Pipeline ordering (Retry + Timeout)

AddRetry() MUST be called before AddTimeout() if both are registered. DI insertion order maps to pipeline outer → inner, so retry needs to wrap timeout for its catch (Exception) to see the TimeoutException thrown by Fail mode.

opt.AddRetry(); // outer — sees TimeoutException, retries
opt.AddTimeout(); // inner — wraps the handler, throws on deadline

If you reverse the order, timed-out jobs in Fail mode end Failed after one attempt (retry never gets the exception).

Cooperative cancellation only

Same rules as DeleteJob: the handler must honour its CancellationToken.
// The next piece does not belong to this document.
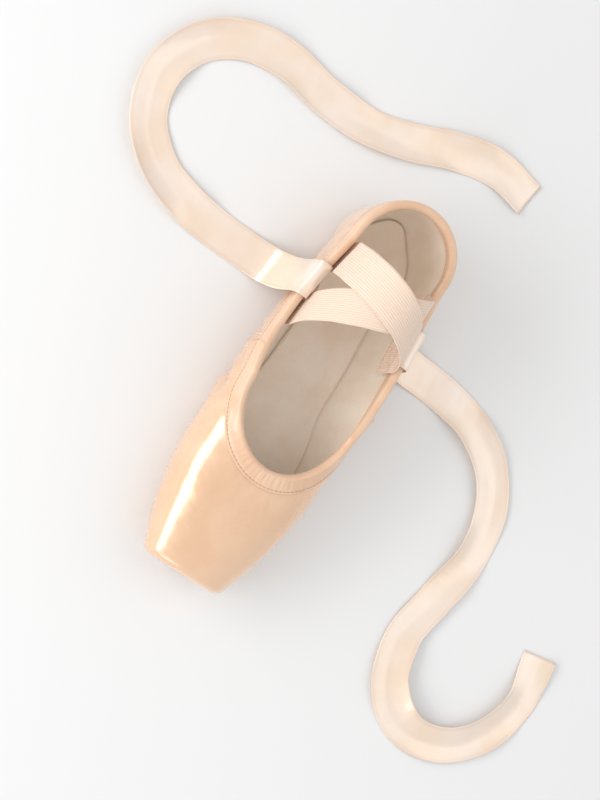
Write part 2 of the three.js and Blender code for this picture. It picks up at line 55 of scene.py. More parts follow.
# %% Camera
AIM = Vector((0.0, -0.030, 0.025))
DISTANCE = 0.8845
SIDE_LEAN, TOE_LEAN, ROLL = (math.radians(angle) for angle in (16.8, 5.72, 34.47))
towards = Vector((-math.sin(SIDE_LEAN), -math.sin(TOE_LEAN), 0.0))
towards.z = math.sqrt(1 - towards.length_squared)
across_view = (Vector((1, 0, 0)) - towards * towards.x).normalized()
up_view = towards.cross(across_view)
right = across_view * math.cos(ROLL) + up_view * math.sin(ROLL)
above = up_view * math.cos(ROLL) - across_view * math.sin(ROLL)
camera = bpy.data.objects.new("camera", bpy.data.cameras.new("camera"))
bpy.context.scene.collection.objects.link(camera)
camera.matrix_world = (
    Matrix.Translation(AIM + towards * DISTANCE) @ Matrix((right, above, towards)).transposed().to_4x4()
)
camera.data.lens = 73.0
camera.data.shift_x = 0.036
camera.data.shift_y = 0.046
camera.data.clip_start = 0.01
bpy.context.scene.camera = camera
print("camera at", [round(x, 3) for x in camera.location])

# %% [markdown]
# Working in millimetres
# The pieces are worked out in millimetres, with "along" as the distance from the tip of the toe. A grid
# of points is the natural form for cloth: its rows and columns also give the flat coordinates that a
# weave follows.

# %% Numbers and lines
MM = 0.001
MIDDLE = 118.95  # from the tip of the toe to the frame's origin
MIRROR = (-1, 1, 1)  # turns a point of the right side into one of the left


def in_frame(points):
    return (np.asarray(points, float) - (0, MIDDLE, 0)) * MM


def smooth(value, low, high):
    """0 below low, 1 above high and a smooth rise between them."""
    t = np.clip((value - low) / (high - low), 0, 1)
    return t * t * (3 - 2 * t)


def bump(distance, width):
    """1 at a distance of 0, falling away on both sides."""
    return np.exp(-(distance / width) ** 2)


def unit(vectors):
    return vectors / np.linalg.norm(vectors, axis=-1, keepdims=True)


def walk(line):
    """How far each point of a line is from the line's start."""
    return np.concatenate([[0], np.cumsum(np.linalg.norm(np.diff(line, axis=0), axis=1))])


def at_places(places, known, rows):
    """Rows at new places, between rows whose places are known."""
    return np.stack([np.interp(places, known, column) for column in rows.T], 1)


print("one millimetre is", MM)

# %% Grids and meshes


def grid_faces(grid, round_rows=False, round_columns=False):
    """The four-cornered faces between the points of a grid, which may close on itself."""
    rows, columns = grid.shape[:2]
    i, j = np.indices((rows if round_rows else rows - 1, columns if round_columns else columns - 1))
    after, beside = (i + 1) % rows * columns, (j + 1) % columns
    corners = [i * columns + j, after + j, after + beside, i * columns + beside]
    return np.stack(corners, -1).reshape(-1, 4).tolist()


def strip_faces(grid):
    """The faces of a strip whose rows are closed rings, with a lid on both ends."""
    rows, loop = grid.shape[:2]
    last = (rows - 1) * loop
    return [*grid_faces(grid, False, True), [*range(loop)][::-1], [*range(last, last + loop)]]


def faces_out(piece):
    """Turns a closed piece's faces outwards, after its doubles are merged."""
    bpy.ops.object.select_all(action="DESELECT")
    bpy.context.view_layer.objects.active = piece
    piece.select_set(True)
    bpy.ops.object.mode_set(mode="EDIT")
    bpy.ops.mesh.select_all(action="SELECT")
    bpy.ops.mesh.remove_doubles(threshold=1e-7)
    bpy.ops.mesh.normals_make_consistent(inside=False)
    bpy.ops.object.mode_set(mode="OBJECT")
    piece.select_set(False)


def mesh_piece(name, points, faces, finishes=(), cloth=None, finish_of=None, closed=True, **marks):
    """An object of points in millimetres. cloth holds the two places of each point on the flat cloth,
    and marks are numbers that each point carries for its material."""
    mesh = bpy.data.meshes.new(name)
    mesh.from_pydata(in_frame(points).reshape(-1, 3).tolist(), [], faces)
    piece = bpy.data.objects.new(name, mesh)
    bpy.context.scene.collection.objects.link(piece)
    mesh.shade_smooth()
    size = points.shape[:-1]
    flat = [np.broadcast_to(side, size).ravel() for side in cloth or (points[..., 0], points[..., 1])]
    corner = np.zeros(len(mesh.loops), int)
    mesh.loops.foreach_get("vertex_index", corner)
    mesh.uv_layers.new(name="cloth").data.foreach_set("uv", np.stack(flat, 1)[corner].ravel() * MM)
    for mark, values in marks.items():
        values = np.broadcast_to(values, size).astype(float).ravel()
        mesh.attributes.new(mark, "FLOAT", "POINT").data.foreach_set("value", values)
    for finish in finishes:
        mesh.materials.append(finish)
    if finish_of is not None:
        mesh.polygons.foreach_set("material_index", finish_of.astype(int))
    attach(piece, "root")
    if closed:
        faces_out(piece)
    print(f"{name}: {len(mesh.polygons)} faces")
    return piece


print("3 by 3 points give", len(grid_faces(np.zeros((3, 3)))), "faces")

# %% [markdown]
# Ribbons
# A satin ribbon is sewn inside each quarter, runs over the topline and lies loose on the floor. It is a
# strip along a smooth line through listed points. A flat ribbon can't turn sideways without one
# edge lifting, so each bend raises its inner edge, and a slow ripple keeps it from looking like tape.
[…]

If it ignores the token and runs to completion, the job ends Completed — the timeout doesn't fire after-the-fact. .NET removed Thread.Abort precisely because tearing down a thread mid-flight corrupts whatever it was touching; there is no safe in-process "hard kill". For truly unresponsive handlers the escape hatch is to recycle the worker process — StaleJobRecovery then re-enqueues any jobs whose LastKeepAlive aged out.

public class GenerateReport : IJobHandler<GenerateReportRequest>
{
public async Task HandleAsync(GenerateReportRequest req, CancellationToken ct)
{
foreach (var row in BigDataset())
{
ct.ThrowIfCancellationRequested(); // honour the token
await Process(row, ct); // pass it down
}
}
}

What gets logged

Each timeout produces a job log entry with the Timed out after Xs message. In Delete mode it lands on the final Deleted row; in Fail mode it appears on the Failed row (TimeoutException message).

A dedicated stats:timeout counter is on the v1.1 roadmap — for now, operators query the audit log per-job.

Out of scope (v1)

  • Hard kill — see the cancellation note above.
  • Timeout on IRequest<T> / IStreamRequest<T> — addon is IJob-only (request is not IJob bail-out). In-memory callers wrap their own CancellationToken.
  • Timeout on IMessage handlers — same bail-out; handler-attribute placement is a planned design refactor (see roadmap). For now, put [Timeout] on IJob request types.
  • Dedicated "Timeouts" job-list tab — defer until operators ask. The Deleted/Failed tabs already host timed-out jobs.